Right? That heavily ironic messaging was so ubiquitous when we were teenagers. I feel both like a product of that time and incredibly resistant to it. On that note, I have a corny friendship thought to round out this interview. Listening to your music, reading your poetry, and being in community with you makes me feel more comfortable being myself. Really shortly after becoming friends with you, I was like, “This person is striving so hard to be exactly who they are,” and I feel that from this album, too. I wonder, how did this album change your perception of yourself, if at all?

Josie! That means so much to me. Our friendship is a lot of the reason I was able to stay closer to myself in grad school, which was such an isolating period of time. Regarding the album, I feel like I now have a different understanding of myself as a storyteller. I’ve surprised myself with what I’m able to do. That has been true especially with some of the music videos. Filming “Backlit,” I felt so proud of myself as a performer and more confident in what I can convey emotionally. There’s this thing we always say in poetry: “The poem is smarter than you are.” Right now I’m in a moment where I’m thinking a lot about “Violet Lozenge,” partially because its emotional content is feeling relevant again. There are younger versions of myself that really used to embarrass me. Or, I’d look back on that person and think, “Wow, I wasn’t graceful enough.” These songs are an exercise in metabolizing that shame into something else. I now feel really proud of younger me, and think there was actually a lot of wisdom in how I moved through the world so governed by my feelings.

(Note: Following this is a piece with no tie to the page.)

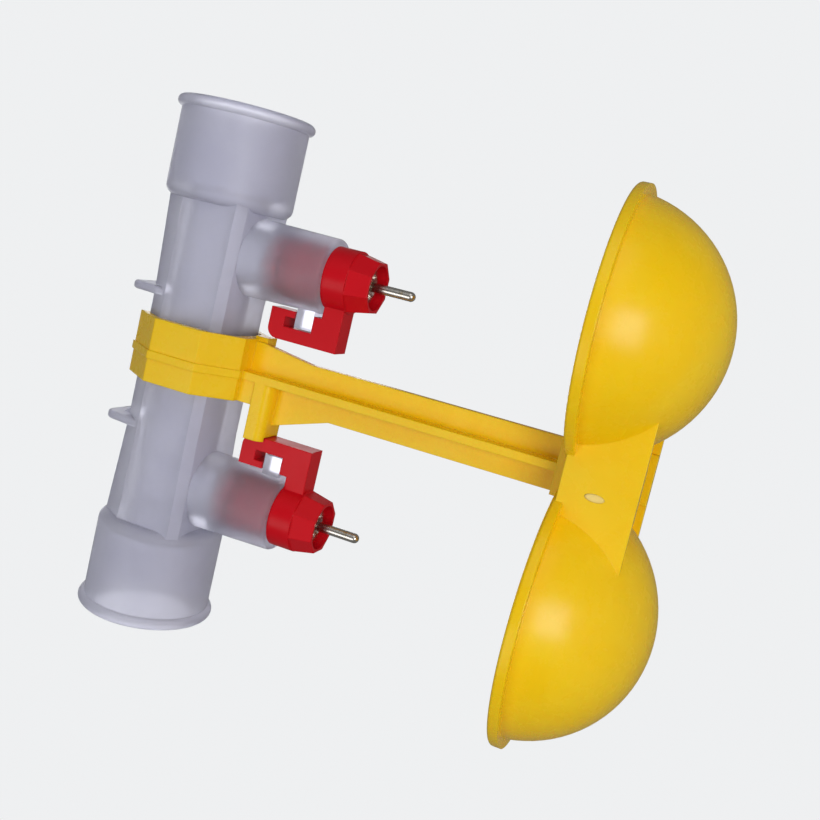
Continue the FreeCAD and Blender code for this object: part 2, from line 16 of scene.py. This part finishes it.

I’m really excited to see who I am when I record music next. I’ve learned so much from the process and suspect I’ll be in a really different place the next time I’m working on music. If this interview is a little time capsule I feel like my question for my future self is, “How are you going to enjoy it more next time?” If “Neckline” ends the album on the note of being present with my feelings, I look forward to seeing how I learn to be more present with the process in the future.

The Secret Ingredient Is More Meat is out now.